There's more, in that the rules specify that players should play standing up and are not allowed to move one of their legs during the course of the game; if they do, they take a penalty point.

It's all very silly but children will find it fun and the soft Food Fight burgers are unlikely to cause any injury.

Sadly, you don't get to use any of the toy burgers in either of the other games except as a 'first player' marker. Cook and Sell is an economic card game where players are competing to earn the most from the cards they draw into their hand from their individual draw decks. Each round, players each put into their right hand the cards that represent the food they want to sell. They can offer a maximum of two different fast foods (ie: card types) but their offer can be multiple copies of the same food. The amount players are paid depends on the total number of players that offer that same food; so, for example, in a four-player game, if only one player offers pizza then their pizza cards will earn them $3 apiece but if all the players offered hot dogs then the hot dog cards would all be worthless.

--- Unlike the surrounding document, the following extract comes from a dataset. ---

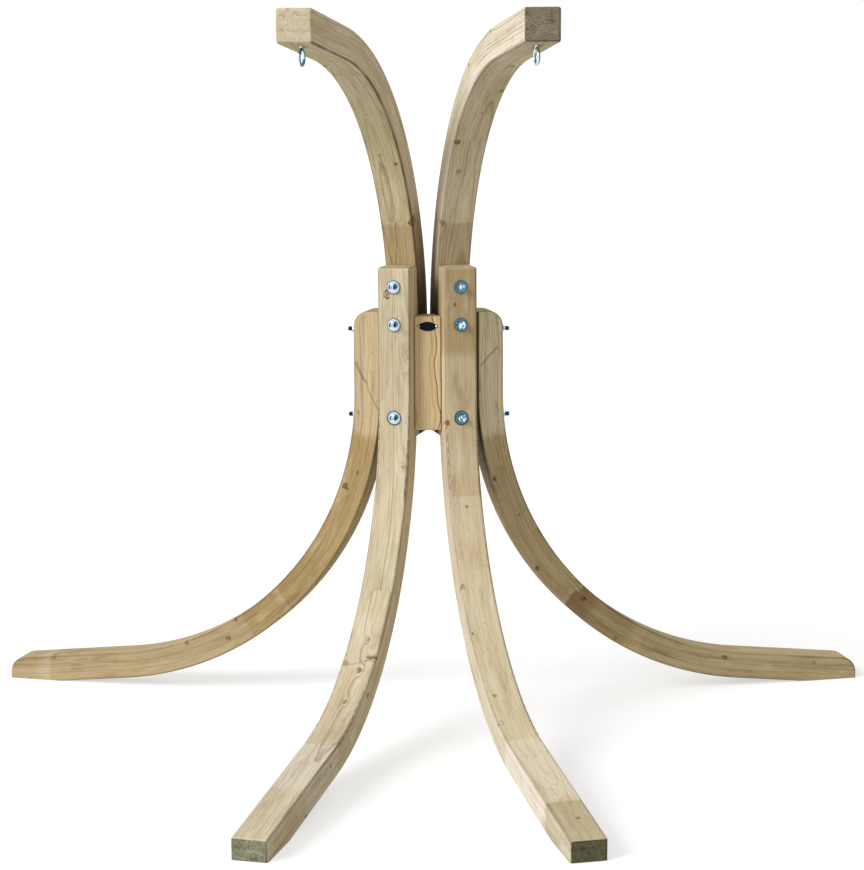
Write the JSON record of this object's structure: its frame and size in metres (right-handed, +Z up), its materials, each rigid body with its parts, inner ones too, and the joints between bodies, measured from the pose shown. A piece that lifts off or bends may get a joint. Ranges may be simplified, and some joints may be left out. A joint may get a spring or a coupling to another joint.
{
  "type": "hammock stand",
  "caption": "Free-standing wooden stand: bent laminated legs and a pair of curved arms that meet at a bolted hub, with an eye bolt under each arm tip for a hammock or hanging seat.",
  "frame": {"origin": "on the floor, at the centre of the stand's bounding box seen from above", "axes": "+X to the right seen from the front, -Y to the front, where the arms reach, +Z up"},
  "size_m": [2.4552, 1.6568, 1.9199],
  "materials": {
    "glued_spruce": "pressure-treated, planed and lightly weathered spruce laminations, satin",
    "board_spruce": "planed solid spruce, satin",
    "zinc_plate": "bright blue-passivated zinc plating",
    "dark_blue_enamel": "dark blue enamel, slightly glossy, blank"
  },
  "bodies": {
    "root": {"left_front_leg": "glued_spruce", "right_front_leg": "glued_spruce", "left_back_leg": "glued_spruce", "right_back_leg": "glued_spruce", "left_arm": "glued_spruce", "right_arm": "glued_spruce", "left_front_packer": "board_spruce", "right_front_packer": "board_spruce", "left_side_packer": "board_spruce", "right_side_packer": "board_spruce", "left_front_bolts": "zinc_plate", "right_front_bolts": "zinc_plate", "left_front_washers": "zinc_plate", "right_front_washers": "zinc_plate", "left_front_nuts": "zinc_plate", "right_front_nuts": "zinc_plate", "left_side_bolts": "zinc_plate", "right_side_bolts": "zinc_plate", "left_side_washers": "zinc_plate", "right_side_washers": "zinc_plate", "left_side_nuts": "zinc_plate", "right_side_nuts": "zinc_plate", "left_block_screws": "zinc_plate", "right_block_screws": "zinc_plate", "left_eye_bolt": "zinc_plate", "right_eye_bolt": "zinc_plate", "left_eye_washer": "zinc_plate", "right_eye_washer": "zinc_plate", "left_eye_nut": "zinc_plate", "right_eye_nut": "zinc_plate", "hub_block": "board_spruce", "name_plate": "dark_blue_enamel", "name_plate_pins": "zinc_plate"}
  },
  "joints": []
}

After the initial round, players can spend some or all of their income from sales to 'upgrade their kitchen'. They can buy 'advanced food' cards that are the same types as those already in their deck but where each card counts as two items; they can buy pan cards that let them draw additional cards at the start of each turn; and they can buy Action cards that can manipulate the market, including by increasing or reducing the price of a specific food type. Play continues until a player is the first to reach a target amount ($21 in a two-player game, rising by $10 per additional player, so that the target in a five-player game is $51).

Cook and Sell is a relatively easy to play market manipulation game that we particularly enjoyed at higher player counts. Card counters will discover there's scope for deduction and there's certainly plenty of opportunity for bluff and for some 'take that' card play to sabotage other players' sales.

Think and Write is similar to Cook and Sell except that it's played over 10 rounds by marking choices off on a sheet, roll&write-style, rather than using cards. Players mark off the two foods they want to sell on a round and, as in Cook and Sell, the price they get depends on how many other players offered the same foods. Instead of Action cards, players can manipulate prices by circling 'Booster Cells' on their sheet. Again, it's easy to play. Each of the Booster Cell actions is single use, so this becomes a game where good timing is likely to determine the winner.

All in all, Restaurante is a versatile package. All the games play quickly - as befits a game themed around fast food - and all are suitable as family games. We just wish Brave Giant had made more use of the fabulous soft plastic burgers.